Fourteen 27-hr tidal-current stations were occupied in the entrance to Chesapeake Bay, Virginia, in a 100-km2 area of subtidal sand banks where the average water depth is 6.5 m. At ebb strength, surface current speed ranged from 132 to 64 cm/sec; near-bottom speed ranged from 79 to 24 cm/sec. At flood strength, surface current speed ranged from 104 to 57 cm/sec; near-bottom speed ranged from 65 to 35 cm/sec. Near the bottom at more than half the stations, flood flow dominates over ebb flow in both peak speed and duration.
Velocity data from bottom to surface were fitted by a parabolic velocity defect law from which shear stress at the bed was estimated. At ebb strength, this stress ranged from 185 to 13 dynes/cm2. At flood strength, this stress ranged from 80 to 4 dynes/cm2. Peak flows at all stations are competent to move bed sediment. An index of net sediment transport rate at each station was obtained from a calculation of competent flow power, corrected to mean tidal range, and integrated over an entire observation period. With two exceptions, net transport of bed sediment is ebb directed.
Decrease in net sediment transport rate along a path of net motion requires deposition of sediment. Locations of deduced deposition correspond to shoals. Prominent indentations, or sinuses, in the margins of shoals, are strongly dominated by net sediment transport toward the closed end of a channel.
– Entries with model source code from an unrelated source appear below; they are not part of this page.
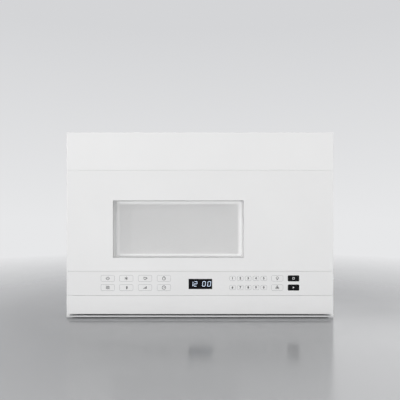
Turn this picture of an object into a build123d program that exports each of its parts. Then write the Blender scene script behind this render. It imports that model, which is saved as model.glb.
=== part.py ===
from build123d import *
from math import cos, radians, sin, sqrt, tan
import os

# Over the range microwave oven, 24 inch class. Millimetres, +Z up, front towards -Y.
# The origin is the middle of the case's footprint, at the level of its underside.

# ------------------------------------------------------------------ driving dimensions
# Sheet metal and clearances
SHEET = 1.0  # painted steel of the case, and the oven's liner
FOLD_R = 1.0  # inner radius of a fold
SLACK = 0.5  # between pieces that are near each other but don't touch
SLIDE = 0.3  # between a piece that slides and what guides it
RUNNING = 0.05  # radial clearance of a shaft in its bore

# Oven liner
CAVITY_W = 420.0
CAVITY_D = 318.0
CAVITY_H = 250.0
CAVITY_R = 9.0  # pressed corners
FLOOR_Z = 60.0  # height of the oven floor above the underside
DISH_DEPTH = 2.0  # round track for the rollers, pressed into the floor
BEAD_DEPTH = 3.0  # raised panel in the liner's back wall
BEAD_MARGIN = 45.0
BEAD_CLIP = 20.0  # its corners are cut at 45 degrees
PRESS_DRAFT = 30.0  # slope of pressed steps, degrees

# Spaces round the liner
DUCT_W = 45.0  # air duct on the left
BAY_W = 137.0  # power bay on the right
REAR_D = 26.0  # air path behind
BACK_INSET = 2.5  # the back plate sits inside the wrap's rear edge

# Vent blower over the liner
WHEEL_R = 42.0
WHEEL_L = 56.0
WHEEL_BLADES = 14
BLADE_T = 0.8
BLADE_DEPTH = 8.0  # radial depth of the ring of blades
SCROLL_CUTOFF = 6.0  # from the wheel to the scroll at its tightest
SCROLL_STEP = 7.0  # growth of the scroll in each quarter turn
SCROLL_W = 64.0
TONGUE_ANGLE = 25.0  # where the scroll starts, past its top
BLOWER_SPREAD = 95.0  # middle of each scroll from the middle of the motor
BLOWER_BACK_GAP = 6.0
BLOWER_FOOT = 1.5  # thickness of the cradle plate
HEADROOM = 3.5  # over the scrolls
BLOWER_MOTOR_R = 35.0
BLOWER_MOTOR_L = 70.0
BLOWER_SHAFT_R = 4.0
BLOWER_HUB_R = 9.0

# Door
DOOR_D = 46.0
DOOR_GAP = 1.5  # between the closed door and the front frame
DOOR_WALL = 3.0  # moulded door frame
SKIN = 3.0  # front panels
EDGE_R = 1.6  # rounding of the front's outer edges
RAIL_RISE = 1.6  # of the bottom rail above the underside
RAIL_H = 4.0
RAIL_D = 8.0
RAIL_R = 3.2
RAIL_END = 6.5  # length of the blocks that close the groove's ends
GRIP_H = 42.2
SEAM = 0.8
STRIP_H = 54.2
TOP_SEAM = 1.6

# Window in the door
WINDOW_W = 297.0
WINDOW_H = 130.7
WINDOW_SHIFT = -3.3  # of its middle from the middle of the oven
WINDOW_RISE = 29.8  # over the window panel's lower edge
WINDOW_R = 1.5
TUNNEL_WALL = 2.0
TUNNEL_DRAFT = 2.0  # degrees
GLASS_LAP = 6.0  # of the glass over the window's edge
SCREEN_T = 0.6
SCREEN_LAP = 3.0  # of the screen over the tunnel's rear edge
SCREEN_BORDER = 5.0  # plain border inside the tunnel's rear edge
PANE_T = 2.0

# Choke that keeps the waves in, round the door's rear face
CHOKE_LAND = 9.0  # flat face against the front frame
CHOKE_CHANNEL = 12.0
CHOKE_DEPTH = 18.0
CHOKE_STEP = 6.0  # the pan inside the land lies this far forward
CHOKE_LIP = 3.5
COMB_SLOT = 3.0
COMB_PITCH = 60.0
CHOKE_COVER_T = 1.0
CHOKE_CLEAR = 1.0  # to the door frame's top wall
CHOKE_CLIP = 9.0  # its corners are cut at 45 degrees
REAR_COVER_T = 2.0

# Hinges
HINGE_INSET = 11.0  # pin axis from the case's left side
HINGE_SETBACK = 20.0  # pin axis behind the door's front face
HINGE_EDGE_R = 10.0  # rounding of the door's rear edge by the hinge
PIN_R = 3.5
BUSH_WALL = 1.5
BUSH_L = 15.0
BOSS_WALL = 4.0
BRACKET_T = 2.5
ARM_LIFT = 0.4  # of the lower bracket over the rail
ARM_GAP = 0.6  # of the lower bracket under the door
ARM_NEAR = 6.0  # reach of the arm left of the pin
ARM_FAR = 10.0  # reach of the arm right of the pin
PIN_SHORT = 2.0  # the pin ends this far inside its bush
HINGE_FLANGE_W = 76.0
HINGE_FLANGE_H = 28.0

# Front controls
DISPLAY_W = 53.6
DISPLAY_H = 23.2
DISPLAY_X = 0.9
DISPLAY_RISE = 13.9  # over the control strip's lower edge
LENS_T = 2.6
LENS_GAP = 0.15
MODULE_D = 8.5
BOARD_T = 1.6
BOARD_X0 = -232.0
BOARD_X1 = 236.0
BOARD_H = 40.0

# Latch
LATCH_INSET = 47.0  # hooks from the choke's right edge
LATCH_TRAVEL = 4.0
HOOK_W = 6.0
HOOK_H = 8.0
HOOK_REACH = 25.0  # behind the front frame
HOOK_BARB = 4.0
HOOK_BARB_L = 8.0
HOOK_LOW_Z = 140.0
HOOK_PITCH = 120.0
LATCH_BAR_D = 10.0
LATCH_BAR_MARGIN = 20.0  # of the bar beyond its hooks
PLUNGER_TRAVEL = 1.6

# Finger pocket in the door's lower edge
POCKET_W = 106.0
POCKET_D = 26.0
POCKET_H = 22.0
POCKET_WALL = 2.0
POCKET_CLIP = 3.0
POCKET_INSET = 12.0  # from the door's right end

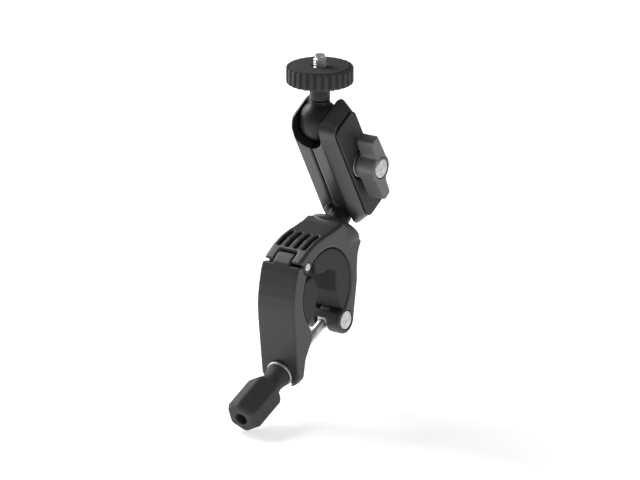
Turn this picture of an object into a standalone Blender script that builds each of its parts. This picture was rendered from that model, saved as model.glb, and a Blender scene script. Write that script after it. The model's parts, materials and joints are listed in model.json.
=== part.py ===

Zig-zag shoals extend from the north cape three-fourths of the distance to the south across the entrance. This line of shoals is comprised of oppositely opening sinuses, or parabolas, which are with distance to the south alternately ebb dominated and flood dominated. The shoals represent spit-building action in the presence of strong reversing tidal currents which are mutually evasive. Other shoals in the entrance are due to subaqueous levee building marginal to main channels. Still other shoals in the entrance are constructed when a flood-dominated channel intersects the ebb-directed path of net sediment transport; the interdicted sediment then is flushed landward to form a secondary shoal when spreading of the flood current occurs.